In the perennial conflict between germs and humans, the influenza virus has a distinguished roster of battlefield victories. But now, far from America's shores, a new round of hostilities is brewing. For the first time, scientists and public health officials are preparing to fight back.
Across East Asia, an influenza virus known by the scientific designation H5N1 has killed at least 55 people and tens of millions of birds. As potential aggressors go, this one's about as insidious as they get -- fast-moving, deadly and extremely unpredictable. Before it can mount an all-out offensive, this "bird flu" virus must change its genetic makeup so that it can jump easily from human to human. Once it has done so, the resulting germ could spread quickly, inflicting heavy casualties among a global population with no natural immunity against it.
That final shift might never happen -- or it could happen next week. But scientists think that roughly three times each century nature creates an influenza virus capable of global devastation, and a "pandemic" flu sweeps the world. The prospects increase when a virus long out of circulation extends its geographic range, its hold on different animal species and its contact with humans. By those measures, H5N1 is a virus on the march.
So can it be stopped? With a few more years to prepare, American public health experts say they may be able to prevail over an outbreak of pandemic flu. But its timing absolutely defies prediction. If the attack comes this year or next, experts acknowledge they can at best slow its march, and the death toll will be grievous.
Among officials and experts tracking the building force of the H5N1 virus, the anxiety is palpable. Dr. Anthony Fauci, who directs the National Institutes of Health office that oversees preparations for pandemic flu, says the sense of urgency is intense. "I feel it every day, and my staff feels it every day."

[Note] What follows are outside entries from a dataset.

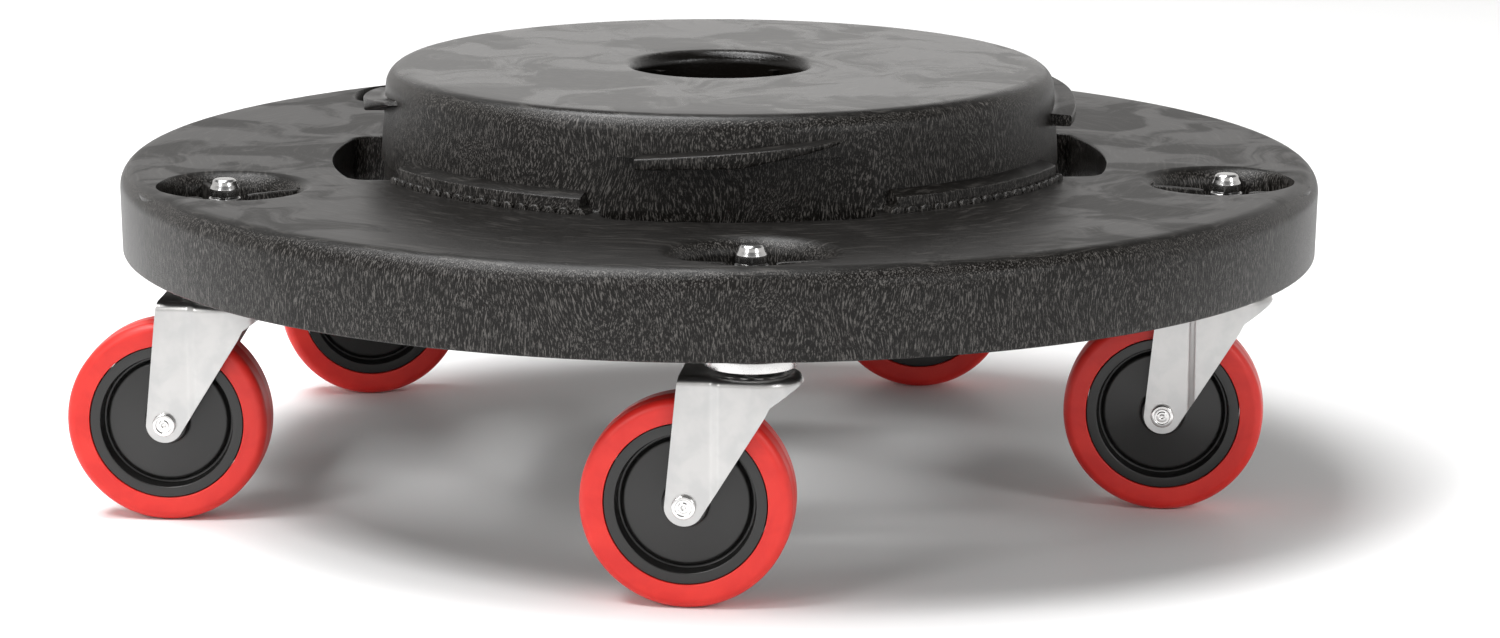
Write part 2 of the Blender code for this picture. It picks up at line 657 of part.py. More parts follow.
def make_casters(parent, mats):
    fixed = {
        "stem": (stem_mesh(), mats["zinc"]),
        "retaining_ring": (retaining_ring_mesh(), mats["spring_steel"]),
        "upper_race": (upper_race_mesh(), mats["race"]),
        "ball_ring": (ball_ring_mesh(), mats["ball"]),
        "fork": (fork_mesh(), mats["zinc_fork"]),
    }
    on_the_axle = {
        "axle_rivet": (axle_rivet_mesh(), mats["rivet"]),
        "axle_sleeve": (axle_sleeve_mesh(), mats["sleeve"]),
        "wheel_hub": (wheel_hub_mesh(), mats["hub"]),
        "wheel_tread": (wheel_tread_mesh(), mats["tread"]),
    }
    for i in range(CASTERS):
        number = i + 1
        x, y = stem_place(i)[1]
        swivel = bpy.data.objects.new(f"caster_{number}_swivel_axis", None)
        swivel.location = (x, y, 0.0)
        swivel.rotation_euler = (0.0, 0.0, math.radians(CASTER_TRAIL_DEG[i]))
        swivel.parent = parent
        bpy.context.collection.objects.link(swivel)
        for name, (mesh, mat) in fixed.items():
            turn = math.pi / 2 if name == "retaining_ring" else 0.0
            place(f"caster_{number}_{name}", mesh, mat, swivel, rotation=(0, 0, turn))
        for name, (mesh, mat) in on_the_axle.items():
            place(f"caster_{number}_{name}", mesh, mat, swivel, (CASTER_TRAIL, 0.0, WHEEL_RADIUS))


# ---------------------------------------------------------------- assembly

def main():
    clear_scene()
    axis = bpy.data.objects.new("deck_axis", None)
    axis.location = (DECK_X, 0.0, 0.0)
    bpy.context.collection.objects.link(axis)
    mats = {
        "zinc": material("zinc_stem", (0.58, 0.60, 0.61), 0.28, 1.0),
        "spring_steel": material("spring_steel", (0.45, 0.46, 0.47), 0.35, 1.0),
        "race": material("zinc_race", (0.62, 0.63, 0.62), 0.30, 1.0),
        "ball": material("ball_steel", (0.55, 0.55, 0.55), 0.15, 1.0),
        "zinc_fork": material("zinc_fork", (0.66, 0.66, 0.64), 0.33, 1.0),
        "rivet": material("rivet_steel", (0.62, 0.63, 0.63), 0.25, 1.0),
        "sleeve": material("sleeve_steel", (0.50, 0.50, 0.50), 0.35, 1.0),
        "hub": material("black_nylon", (0.018, 0.017, 0.017), 0.38),
        "tread": material("red_polyurethane", (0.72, 0.035, 0.03), 0.42),
    }
    make_deck(axis, material("black_structural_foam", (0.035, 0.033, 0.033), 0.55))
    make_casters(axis, mats)


main()
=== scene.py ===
"""Looks of the round container dolly: fine meshes, materials, studio and camera round the CAD frame.

Units are metres, +Z is up and the floor is z = 0.  The deck is built about its own axis, and each
caster about its stem with the wheel trailing towards +X; both are then put where the frame says.
"""

import json
import math

import bmesh
import bpy
from mathutils import Matrix, Vector


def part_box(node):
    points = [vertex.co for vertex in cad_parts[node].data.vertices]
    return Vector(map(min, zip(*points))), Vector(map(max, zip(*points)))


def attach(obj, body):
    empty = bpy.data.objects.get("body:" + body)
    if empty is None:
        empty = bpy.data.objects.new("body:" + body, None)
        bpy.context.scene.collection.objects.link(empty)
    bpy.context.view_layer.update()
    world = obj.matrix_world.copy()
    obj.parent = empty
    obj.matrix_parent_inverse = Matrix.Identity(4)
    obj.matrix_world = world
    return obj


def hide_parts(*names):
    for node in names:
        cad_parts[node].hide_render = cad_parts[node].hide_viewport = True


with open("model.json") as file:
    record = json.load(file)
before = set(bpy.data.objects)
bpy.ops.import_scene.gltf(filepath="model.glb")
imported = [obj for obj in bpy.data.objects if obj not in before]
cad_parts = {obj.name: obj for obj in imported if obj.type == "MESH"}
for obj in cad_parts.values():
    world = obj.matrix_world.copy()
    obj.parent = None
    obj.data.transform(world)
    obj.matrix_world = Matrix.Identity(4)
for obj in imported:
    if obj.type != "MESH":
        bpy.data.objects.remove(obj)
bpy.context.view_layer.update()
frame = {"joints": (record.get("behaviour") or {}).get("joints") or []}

# ---------------------------------------------------------------- places read from the frame

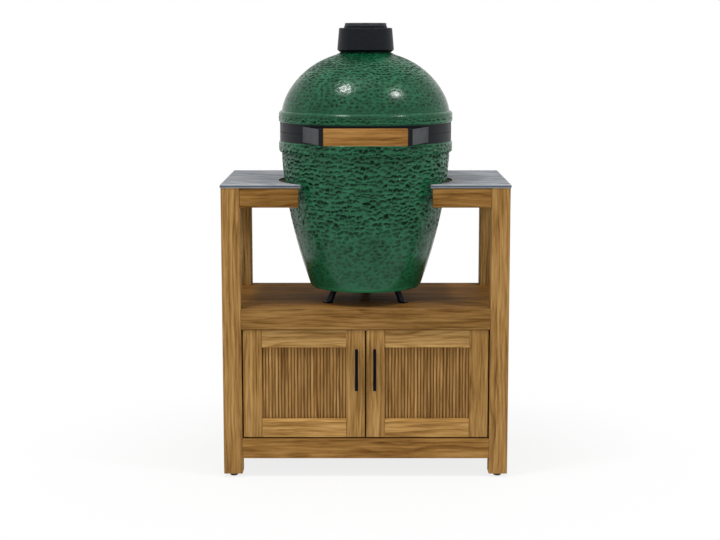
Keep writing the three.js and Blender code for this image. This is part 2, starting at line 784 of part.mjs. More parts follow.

Fauci calls pandemic flu "the mother of all emerging infections" and warns that the world is behind in building its defenses.
There is, however, a scramble to get ready. The United Nation's World Health Organization has stepped up its monitoring of H5N1 throughout East Asia. It has brokered cooperation among countries to help stem the spread of the virus -- usually by killing flocks of infected birds. And it has exhorted countries to arm themselves with vaccine and antiviral medication.
In Washington, D.C., and across the United States, officials are racing to prepare for and counter the virus before it becomes efficient at jumping from human to human and is transported to America by a passenger aboard a plane.
They know how quickly the scenario could unfold. When a novel respiratory syndrome called SARS emerged in rural China in 2003, it spread to five countries in 24 hours; within several months, it had reached 30 countries on six continents. The East Asian countries most affected by bird flu so far -- Cambodia, Vietnam and Thailand -- are ill-equipped to track the spread of bird flu in animals and humans. Containing it, say experts, is beyond their powers.
In the last several years, U.S. federal spending on influenza research has increased more than fivefold, to $400 million annually in 2005. Vaccines against two different strains of influenza -- one of them the H5N1 strain -- were rushed through development using new genetic engineering techniques, and have gone into large-scale production at the same time that clinical tests have gotten underway.
The unprecedented compression of the schedule for H5N1 vaccine is risky, Fauci says. But it is "an indication of the urgency" with which officials feel they need to have a vaccine in hand.
President Bush ordered 5.3 million doses of flu-fighting antiviral medications into the strategic stockpile, and in April signed an executive order authorizing the isolation and quarantine of foreigners suspected of arriving at the U.S. border sick with flu. The U.S. Centers for Disease Control and Prevention is expanding the number and capacity of quarantine stations at major U.S. ports. And chastened by flu vaccine shortages last year caused by a production glitch, CDC officials are drawing up plans for distributing limited vaccine and antiviral medication in the event of a pandemic.
"The stakes -- in dollars, resources and human lives -- are enormous," said Rep. Thomas M. Davis III (R-Va.), who on June 30, presided over the fifth hearing this year that Congress has called on the subject.
Officials also face the uncertainty of not being able to predict how virulent a pandemic flu virus would be. Bird flu victims in Asia have been stricken with typical influenza symptoms at first, but their respiratory distress quickly worsens as their immune systems try to fight the virus. Of those confirmed infected with the bird flu, almost half have died.